Scripts that build objects:

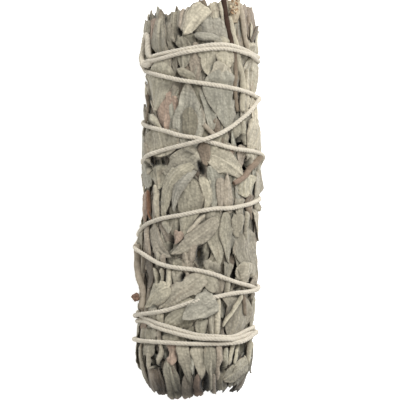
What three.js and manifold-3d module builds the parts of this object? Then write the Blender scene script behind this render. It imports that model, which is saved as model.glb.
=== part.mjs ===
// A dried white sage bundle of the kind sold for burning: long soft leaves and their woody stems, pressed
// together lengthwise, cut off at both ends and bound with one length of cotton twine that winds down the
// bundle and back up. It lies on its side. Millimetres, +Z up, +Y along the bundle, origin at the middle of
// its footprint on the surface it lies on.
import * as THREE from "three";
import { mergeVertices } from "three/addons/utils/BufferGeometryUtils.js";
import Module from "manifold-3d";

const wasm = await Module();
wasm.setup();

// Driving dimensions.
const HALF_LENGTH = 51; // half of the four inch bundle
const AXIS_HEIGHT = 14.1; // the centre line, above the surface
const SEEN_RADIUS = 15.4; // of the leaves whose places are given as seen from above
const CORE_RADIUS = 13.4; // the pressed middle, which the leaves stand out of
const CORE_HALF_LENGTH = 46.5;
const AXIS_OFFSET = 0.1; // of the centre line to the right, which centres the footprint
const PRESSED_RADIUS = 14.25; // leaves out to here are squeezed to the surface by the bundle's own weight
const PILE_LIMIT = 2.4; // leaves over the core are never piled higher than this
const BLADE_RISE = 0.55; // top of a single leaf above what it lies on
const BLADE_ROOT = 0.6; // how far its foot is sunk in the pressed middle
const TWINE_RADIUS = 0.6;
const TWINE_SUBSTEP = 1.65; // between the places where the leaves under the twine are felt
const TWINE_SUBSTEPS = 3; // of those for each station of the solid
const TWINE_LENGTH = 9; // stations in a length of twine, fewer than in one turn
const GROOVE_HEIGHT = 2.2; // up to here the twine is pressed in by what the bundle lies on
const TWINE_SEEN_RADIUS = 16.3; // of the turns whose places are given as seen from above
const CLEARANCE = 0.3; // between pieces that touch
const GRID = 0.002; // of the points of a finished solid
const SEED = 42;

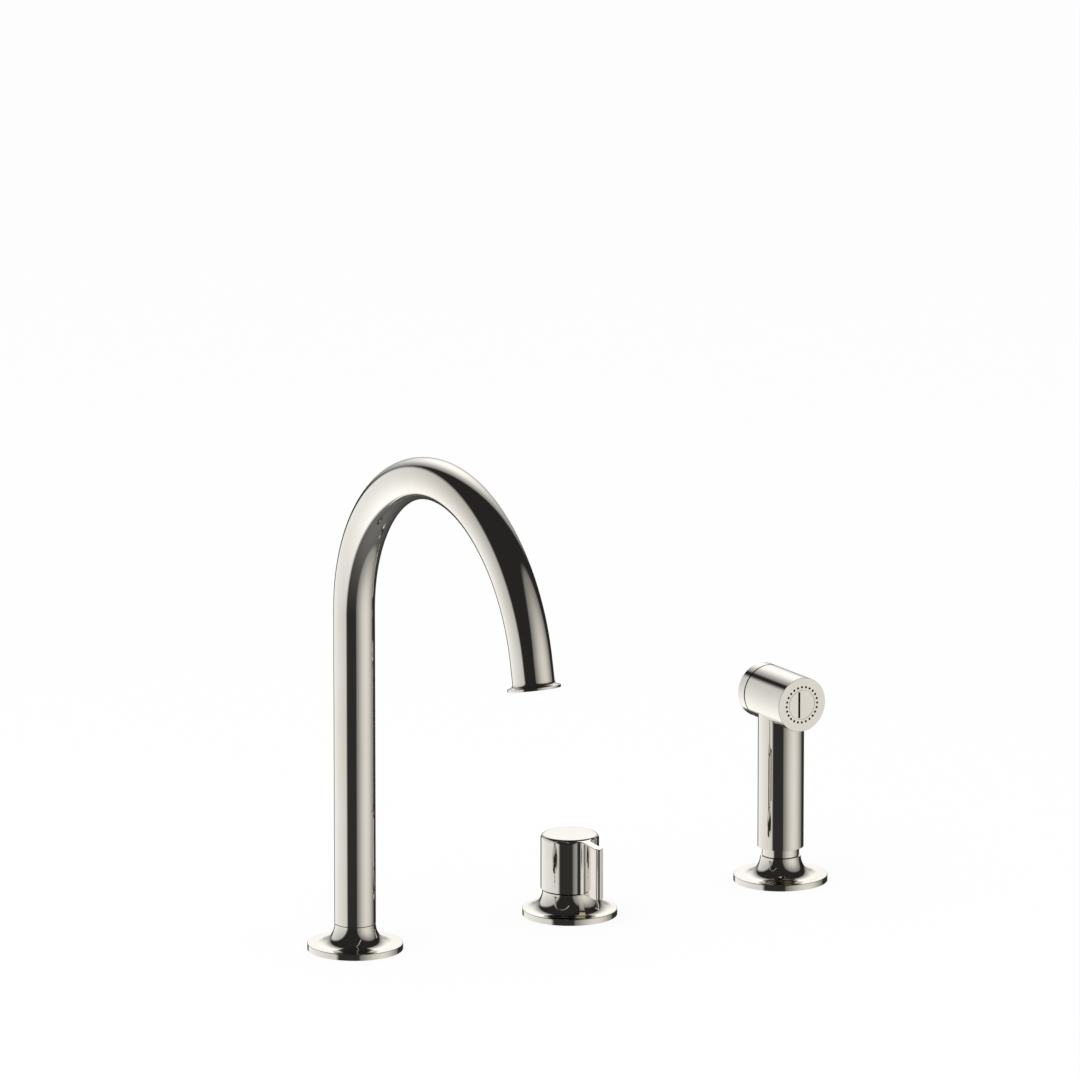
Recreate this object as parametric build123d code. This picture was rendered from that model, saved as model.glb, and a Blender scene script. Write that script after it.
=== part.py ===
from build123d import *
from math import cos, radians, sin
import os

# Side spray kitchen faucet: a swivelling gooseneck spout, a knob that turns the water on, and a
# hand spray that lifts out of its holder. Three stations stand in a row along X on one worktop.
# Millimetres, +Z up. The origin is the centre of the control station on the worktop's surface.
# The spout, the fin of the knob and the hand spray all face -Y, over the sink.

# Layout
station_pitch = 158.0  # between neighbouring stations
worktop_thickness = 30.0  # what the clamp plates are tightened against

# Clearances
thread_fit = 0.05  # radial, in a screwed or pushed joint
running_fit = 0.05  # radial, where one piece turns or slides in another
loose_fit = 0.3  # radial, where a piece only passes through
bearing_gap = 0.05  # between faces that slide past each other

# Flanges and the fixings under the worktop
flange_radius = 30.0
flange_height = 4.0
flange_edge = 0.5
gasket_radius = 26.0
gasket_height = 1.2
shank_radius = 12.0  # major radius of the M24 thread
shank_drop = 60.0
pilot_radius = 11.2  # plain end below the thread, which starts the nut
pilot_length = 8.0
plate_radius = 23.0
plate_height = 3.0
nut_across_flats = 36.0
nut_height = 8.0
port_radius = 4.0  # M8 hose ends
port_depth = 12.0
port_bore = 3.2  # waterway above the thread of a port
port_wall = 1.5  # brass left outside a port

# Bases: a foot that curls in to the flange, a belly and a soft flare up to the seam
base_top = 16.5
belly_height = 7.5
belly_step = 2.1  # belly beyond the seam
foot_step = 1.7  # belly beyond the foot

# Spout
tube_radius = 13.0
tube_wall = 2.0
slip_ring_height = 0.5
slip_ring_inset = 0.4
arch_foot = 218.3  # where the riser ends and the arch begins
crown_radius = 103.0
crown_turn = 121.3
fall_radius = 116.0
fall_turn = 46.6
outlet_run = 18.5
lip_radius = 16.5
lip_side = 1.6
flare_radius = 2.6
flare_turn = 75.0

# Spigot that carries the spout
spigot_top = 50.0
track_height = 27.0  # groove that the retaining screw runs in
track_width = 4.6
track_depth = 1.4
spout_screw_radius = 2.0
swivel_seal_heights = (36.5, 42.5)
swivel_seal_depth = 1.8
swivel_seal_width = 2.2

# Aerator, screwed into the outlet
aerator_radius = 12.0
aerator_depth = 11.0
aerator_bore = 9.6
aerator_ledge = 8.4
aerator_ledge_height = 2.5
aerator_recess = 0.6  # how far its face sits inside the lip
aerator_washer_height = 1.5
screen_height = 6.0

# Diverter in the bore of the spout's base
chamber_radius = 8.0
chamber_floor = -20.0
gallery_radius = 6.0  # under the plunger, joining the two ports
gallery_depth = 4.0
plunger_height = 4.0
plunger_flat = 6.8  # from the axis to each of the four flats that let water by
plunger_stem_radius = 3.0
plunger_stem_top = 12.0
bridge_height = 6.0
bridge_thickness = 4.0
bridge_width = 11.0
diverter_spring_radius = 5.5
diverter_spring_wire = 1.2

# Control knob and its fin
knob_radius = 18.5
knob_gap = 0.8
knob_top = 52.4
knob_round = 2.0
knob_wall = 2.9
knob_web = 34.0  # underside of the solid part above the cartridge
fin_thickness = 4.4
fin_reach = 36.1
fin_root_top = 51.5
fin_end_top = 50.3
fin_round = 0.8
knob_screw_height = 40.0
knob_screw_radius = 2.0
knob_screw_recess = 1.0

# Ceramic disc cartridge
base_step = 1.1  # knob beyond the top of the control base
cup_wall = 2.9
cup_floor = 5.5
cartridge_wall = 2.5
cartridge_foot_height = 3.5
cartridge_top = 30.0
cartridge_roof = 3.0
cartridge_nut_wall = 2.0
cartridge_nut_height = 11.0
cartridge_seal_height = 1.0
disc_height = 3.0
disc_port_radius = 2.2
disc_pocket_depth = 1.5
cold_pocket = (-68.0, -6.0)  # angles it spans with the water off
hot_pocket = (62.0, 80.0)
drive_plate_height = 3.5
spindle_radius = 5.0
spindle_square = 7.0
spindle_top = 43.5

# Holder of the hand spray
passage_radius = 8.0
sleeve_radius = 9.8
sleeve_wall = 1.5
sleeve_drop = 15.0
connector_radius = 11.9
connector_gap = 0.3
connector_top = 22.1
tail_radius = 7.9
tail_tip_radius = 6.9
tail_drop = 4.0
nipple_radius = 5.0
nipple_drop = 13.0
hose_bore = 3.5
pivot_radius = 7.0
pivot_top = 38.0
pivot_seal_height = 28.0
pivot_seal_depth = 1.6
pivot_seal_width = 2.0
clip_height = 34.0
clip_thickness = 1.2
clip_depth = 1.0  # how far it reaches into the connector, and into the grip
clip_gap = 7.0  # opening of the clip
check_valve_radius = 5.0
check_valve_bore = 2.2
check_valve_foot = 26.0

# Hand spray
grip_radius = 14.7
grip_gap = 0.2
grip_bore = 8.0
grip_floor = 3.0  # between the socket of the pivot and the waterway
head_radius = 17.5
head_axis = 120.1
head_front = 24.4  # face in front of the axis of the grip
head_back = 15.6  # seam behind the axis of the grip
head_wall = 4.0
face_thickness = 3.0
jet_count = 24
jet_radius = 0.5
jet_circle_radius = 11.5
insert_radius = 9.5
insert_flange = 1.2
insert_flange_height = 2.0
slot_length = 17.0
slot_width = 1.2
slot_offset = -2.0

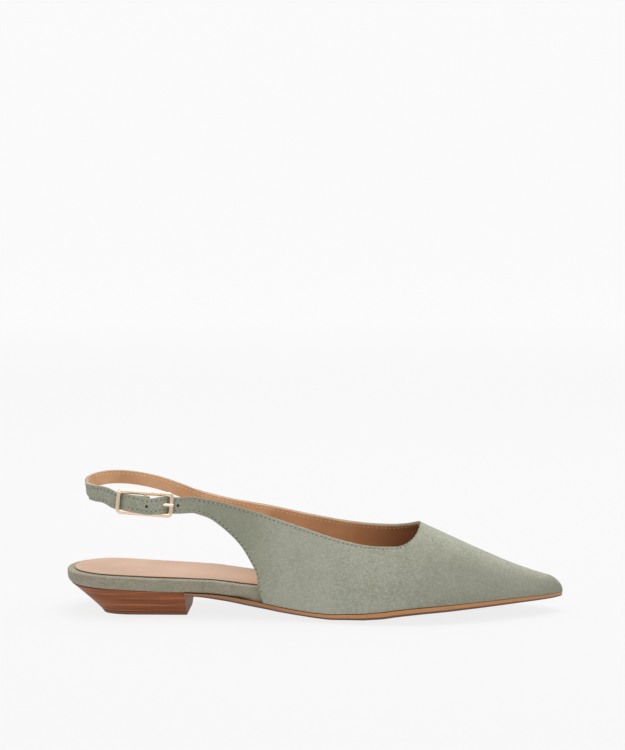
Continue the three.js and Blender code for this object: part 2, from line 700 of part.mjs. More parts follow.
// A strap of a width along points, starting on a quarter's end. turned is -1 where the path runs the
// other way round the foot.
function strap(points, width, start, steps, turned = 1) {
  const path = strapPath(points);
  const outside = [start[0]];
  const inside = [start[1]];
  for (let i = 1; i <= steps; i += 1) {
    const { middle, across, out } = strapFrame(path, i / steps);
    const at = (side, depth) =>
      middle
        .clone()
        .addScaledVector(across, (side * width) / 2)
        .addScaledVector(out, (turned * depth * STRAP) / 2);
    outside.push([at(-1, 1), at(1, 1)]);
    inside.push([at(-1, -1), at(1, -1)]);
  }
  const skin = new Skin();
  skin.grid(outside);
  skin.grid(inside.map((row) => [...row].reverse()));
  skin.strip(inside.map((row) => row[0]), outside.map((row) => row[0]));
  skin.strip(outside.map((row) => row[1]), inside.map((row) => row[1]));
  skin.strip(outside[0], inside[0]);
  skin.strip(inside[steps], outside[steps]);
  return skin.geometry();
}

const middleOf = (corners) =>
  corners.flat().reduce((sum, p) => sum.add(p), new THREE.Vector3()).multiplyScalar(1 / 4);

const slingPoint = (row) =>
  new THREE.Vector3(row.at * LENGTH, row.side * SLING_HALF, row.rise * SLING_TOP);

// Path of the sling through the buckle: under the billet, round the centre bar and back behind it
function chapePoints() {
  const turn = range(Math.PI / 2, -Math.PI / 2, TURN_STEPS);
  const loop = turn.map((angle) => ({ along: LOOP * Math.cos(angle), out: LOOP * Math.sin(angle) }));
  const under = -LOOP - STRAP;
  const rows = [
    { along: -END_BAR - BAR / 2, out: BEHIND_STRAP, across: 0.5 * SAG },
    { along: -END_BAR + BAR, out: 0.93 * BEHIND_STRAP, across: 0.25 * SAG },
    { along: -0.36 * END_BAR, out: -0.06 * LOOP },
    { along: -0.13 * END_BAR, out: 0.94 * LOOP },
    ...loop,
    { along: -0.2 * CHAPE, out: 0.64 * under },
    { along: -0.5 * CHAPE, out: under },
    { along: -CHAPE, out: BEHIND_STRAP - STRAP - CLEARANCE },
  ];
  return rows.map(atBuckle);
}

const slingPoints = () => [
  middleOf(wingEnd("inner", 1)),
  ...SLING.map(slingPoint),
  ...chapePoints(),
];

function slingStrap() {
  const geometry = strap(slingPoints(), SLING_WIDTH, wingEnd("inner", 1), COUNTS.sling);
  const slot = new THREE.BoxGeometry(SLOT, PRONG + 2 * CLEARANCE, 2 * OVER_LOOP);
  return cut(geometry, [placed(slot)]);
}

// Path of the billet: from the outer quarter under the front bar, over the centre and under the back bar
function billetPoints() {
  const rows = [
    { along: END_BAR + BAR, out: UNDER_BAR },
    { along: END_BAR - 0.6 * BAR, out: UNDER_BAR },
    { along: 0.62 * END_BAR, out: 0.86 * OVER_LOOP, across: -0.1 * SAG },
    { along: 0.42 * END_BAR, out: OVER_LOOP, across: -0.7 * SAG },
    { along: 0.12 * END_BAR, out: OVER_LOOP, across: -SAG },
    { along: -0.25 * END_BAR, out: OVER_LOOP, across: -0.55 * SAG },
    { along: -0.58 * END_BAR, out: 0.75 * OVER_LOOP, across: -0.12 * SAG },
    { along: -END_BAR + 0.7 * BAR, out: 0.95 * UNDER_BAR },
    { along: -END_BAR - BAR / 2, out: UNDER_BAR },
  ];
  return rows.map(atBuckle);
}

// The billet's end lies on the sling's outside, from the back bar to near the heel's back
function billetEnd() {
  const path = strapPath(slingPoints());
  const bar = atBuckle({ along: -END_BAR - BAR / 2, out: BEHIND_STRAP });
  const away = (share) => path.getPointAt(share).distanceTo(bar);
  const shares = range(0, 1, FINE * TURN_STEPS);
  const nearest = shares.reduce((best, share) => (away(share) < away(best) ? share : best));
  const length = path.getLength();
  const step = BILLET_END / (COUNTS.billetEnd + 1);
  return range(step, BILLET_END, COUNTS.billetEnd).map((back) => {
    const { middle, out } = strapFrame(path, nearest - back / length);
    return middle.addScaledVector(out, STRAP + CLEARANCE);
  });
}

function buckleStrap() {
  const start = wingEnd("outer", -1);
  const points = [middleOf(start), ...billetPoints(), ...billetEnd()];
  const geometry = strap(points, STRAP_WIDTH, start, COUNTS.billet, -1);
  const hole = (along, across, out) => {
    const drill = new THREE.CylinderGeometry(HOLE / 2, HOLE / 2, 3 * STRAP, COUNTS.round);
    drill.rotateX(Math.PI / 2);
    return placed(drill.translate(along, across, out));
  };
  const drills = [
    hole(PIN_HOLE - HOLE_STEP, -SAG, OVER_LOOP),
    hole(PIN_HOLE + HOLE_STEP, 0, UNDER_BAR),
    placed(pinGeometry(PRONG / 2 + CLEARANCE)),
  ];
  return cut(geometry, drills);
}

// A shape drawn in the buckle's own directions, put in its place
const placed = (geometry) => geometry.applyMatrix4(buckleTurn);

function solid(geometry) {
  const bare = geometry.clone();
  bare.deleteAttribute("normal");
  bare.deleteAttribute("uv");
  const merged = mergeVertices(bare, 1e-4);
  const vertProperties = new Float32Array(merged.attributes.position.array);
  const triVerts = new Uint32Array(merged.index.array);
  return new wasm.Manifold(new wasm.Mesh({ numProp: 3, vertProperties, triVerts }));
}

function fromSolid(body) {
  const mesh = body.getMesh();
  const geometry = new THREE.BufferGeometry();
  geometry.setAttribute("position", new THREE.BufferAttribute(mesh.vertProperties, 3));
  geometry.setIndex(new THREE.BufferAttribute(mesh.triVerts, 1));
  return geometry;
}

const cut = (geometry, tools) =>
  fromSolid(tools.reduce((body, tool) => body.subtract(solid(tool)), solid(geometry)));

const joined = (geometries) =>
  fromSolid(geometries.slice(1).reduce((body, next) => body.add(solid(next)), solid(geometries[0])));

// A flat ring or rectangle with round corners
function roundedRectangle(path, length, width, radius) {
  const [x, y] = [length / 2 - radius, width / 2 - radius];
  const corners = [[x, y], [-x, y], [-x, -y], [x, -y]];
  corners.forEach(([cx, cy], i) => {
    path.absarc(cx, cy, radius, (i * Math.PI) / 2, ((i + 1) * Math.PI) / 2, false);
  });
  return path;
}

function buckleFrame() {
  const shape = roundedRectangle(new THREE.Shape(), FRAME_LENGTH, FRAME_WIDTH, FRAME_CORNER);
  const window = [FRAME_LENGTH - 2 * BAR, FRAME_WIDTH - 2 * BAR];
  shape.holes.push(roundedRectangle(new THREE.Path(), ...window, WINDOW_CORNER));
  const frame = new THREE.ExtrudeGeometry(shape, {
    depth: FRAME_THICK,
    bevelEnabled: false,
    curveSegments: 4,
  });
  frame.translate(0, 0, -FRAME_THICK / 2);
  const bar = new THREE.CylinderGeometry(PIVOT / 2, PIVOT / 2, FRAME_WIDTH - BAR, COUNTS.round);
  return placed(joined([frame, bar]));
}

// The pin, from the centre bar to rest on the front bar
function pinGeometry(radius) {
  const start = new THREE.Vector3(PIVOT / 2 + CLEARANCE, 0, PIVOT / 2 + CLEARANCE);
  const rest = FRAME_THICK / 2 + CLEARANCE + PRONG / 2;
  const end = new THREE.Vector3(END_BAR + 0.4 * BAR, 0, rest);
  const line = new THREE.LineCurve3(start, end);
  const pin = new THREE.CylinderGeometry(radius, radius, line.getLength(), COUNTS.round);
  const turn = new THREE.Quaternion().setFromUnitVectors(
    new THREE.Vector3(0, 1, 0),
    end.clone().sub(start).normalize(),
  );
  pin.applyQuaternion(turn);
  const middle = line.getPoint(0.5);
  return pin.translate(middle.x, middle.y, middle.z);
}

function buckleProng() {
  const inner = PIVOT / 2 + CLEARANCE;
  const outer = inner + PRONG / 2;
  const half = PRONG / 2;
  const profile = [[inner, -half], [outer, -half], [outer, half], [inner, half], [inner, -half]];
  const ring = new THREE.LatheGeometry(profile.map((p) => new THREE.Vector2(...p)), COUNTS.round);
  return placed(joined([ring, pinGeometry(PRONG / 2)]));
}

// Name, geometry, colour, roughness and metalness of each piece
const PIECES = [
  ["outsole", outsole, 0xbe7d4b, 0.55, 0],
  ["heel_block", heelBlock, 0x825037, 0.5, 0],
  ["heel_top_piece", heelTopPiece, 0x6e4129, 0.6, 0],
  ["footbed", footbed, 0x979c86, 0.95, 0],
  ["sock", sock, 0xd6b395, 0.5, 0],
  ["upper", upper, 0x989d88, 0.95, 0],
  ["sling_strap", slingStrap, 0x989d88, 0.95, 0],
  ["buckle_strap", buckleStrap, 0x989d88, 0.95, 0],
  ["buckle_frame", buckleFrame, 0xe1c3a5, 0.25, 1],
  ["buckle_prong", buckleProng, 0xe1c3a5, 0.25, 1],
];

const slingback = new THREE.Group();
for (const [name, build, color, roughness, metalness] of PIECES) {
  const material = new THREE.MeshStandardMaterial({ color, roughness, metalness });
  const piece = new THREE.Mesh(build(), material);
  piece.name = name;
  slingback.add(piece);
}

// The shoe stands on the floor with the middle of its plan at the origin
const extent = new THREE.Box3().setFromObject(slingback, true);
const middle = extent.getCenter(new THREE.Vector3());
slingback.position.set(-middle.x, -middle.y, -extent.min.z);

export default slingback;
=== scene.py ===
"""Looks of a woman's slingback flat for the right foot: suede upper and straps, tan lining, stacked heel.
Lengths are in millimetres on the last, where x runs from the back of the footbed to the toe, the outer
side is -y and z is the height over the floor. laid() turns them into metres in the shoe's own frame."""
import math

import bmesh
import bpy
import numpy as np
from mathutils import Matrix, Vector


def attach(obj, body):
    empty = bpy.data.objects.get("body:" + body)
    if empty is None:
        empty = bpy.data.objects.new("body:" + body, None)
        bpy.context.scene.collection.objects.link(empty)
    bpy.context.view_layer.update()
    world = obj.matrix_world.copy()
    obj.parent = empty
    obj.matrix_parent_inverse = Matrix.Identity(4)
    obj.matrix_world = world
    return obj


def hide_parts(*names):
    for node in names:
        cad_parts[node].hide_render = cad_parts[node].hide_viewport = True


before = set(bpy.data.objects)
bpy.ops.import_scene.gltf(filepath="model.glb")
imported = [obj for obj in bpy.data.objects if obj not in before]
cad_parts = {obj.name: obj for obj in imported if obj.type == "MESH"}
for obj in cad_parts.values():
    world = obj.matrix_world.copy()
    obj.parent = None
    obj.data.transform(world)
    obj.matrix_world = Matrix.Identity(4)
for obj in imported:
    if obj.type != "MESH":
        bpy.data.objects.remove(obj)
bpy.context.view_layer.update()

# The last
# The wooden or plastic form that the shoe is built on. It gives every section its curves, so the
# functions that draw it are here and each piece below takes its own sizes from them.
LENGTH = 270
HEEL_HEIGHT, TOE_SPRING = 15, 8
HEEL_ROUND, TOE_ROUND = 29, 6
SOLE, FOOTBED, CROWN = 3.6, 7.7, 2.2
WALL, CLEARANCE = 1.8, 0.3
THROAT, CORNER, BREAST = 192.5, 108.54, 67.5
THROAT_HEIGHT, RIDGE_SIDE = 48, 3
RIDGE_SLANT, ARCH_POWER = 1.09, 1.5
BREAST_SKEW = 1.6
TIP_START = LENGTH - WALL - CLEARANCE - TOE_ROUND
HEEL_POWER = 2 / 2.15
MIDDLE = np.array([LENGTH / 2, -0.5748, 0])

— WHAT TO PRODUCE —
The lines to quote run from the one containing "of each piece" to the one containing "obj.parent = empty". Quote them exactly, with both of those lines, and nothing else.

— FULL RESPONSE —
// Name, geometry, colour, roughness and metalness of each piece
const PIECES = [
  ["outsole", outsole, 0xbe7d4b, 0.55, 0],
  ["heel_block", heelBlock, 0x825037, 0.5, 0],
  ["heel_top_piece", heelTopPiece, 0x6e4129, 0.6, 0],
  ["footbed", footbed, 0x979c86, 0.95, 0],
  ["sock", sock, 0xd6b395, 0.5, 0],
  ["upper", upper, 0x989d88, 0.95, 0],
  ["sling_strap", slingStrap, 0x989d88, 0.95, 0],
  ["buckle_strap", buckleStrap, 0x989d88, 0.95, 0],
  ["buckle_frame", buckleFrame, 0xe1c3a5, 0.25, 1],
  ["buckle_prong", buckleProng, 0xe1c3a5, 0.25, 1],
];

const slingback = new THREE.Group();
for (const [name, build, color, roughness, metalness] of PIECES) {
  const material = new THREE.MeshStandardMaterial({ color, roughness, metalness });
  const piece = new THREE.Mesh(build(), material);
  piece.name = name;
  slingback.add(piece);
}

// The shoe stands on the floor with the middle of its plan at the origin
const extent = new THREE.Box3().setFromObject(slingback, true);
const middle = extent.getCenter(new THREE.Vector3());
slingback.position.set(-middle.x, -middle.y, -extent.min.z);

export default slingback;
=== scene.py ===
"""Looks of a woman's slingback flat for the right foot: suede upper and straps, tan lining, stacked heel.
Lengths are in millimetres on the last, where x runs from the back of the footbed to the toe, the outer
side is -y and z is the height over the floor. laid() turns them into metres in the shoe's own frame."""
import math

import bmesh
import bpy
import numpy as np
from mathutils import Matrix, Vector


def attach(obj, body):
    empty = bpy.data.objects.get("body:" + body)
    if empty is None:
        empty = bpy.data.objects.new("body:" + body, None)
        bpy.context.scene.collection.objects.link(empty)
    bpy.context.view_layer.update()
    world = obj.matrix_world.copy()
    obj.parent = empty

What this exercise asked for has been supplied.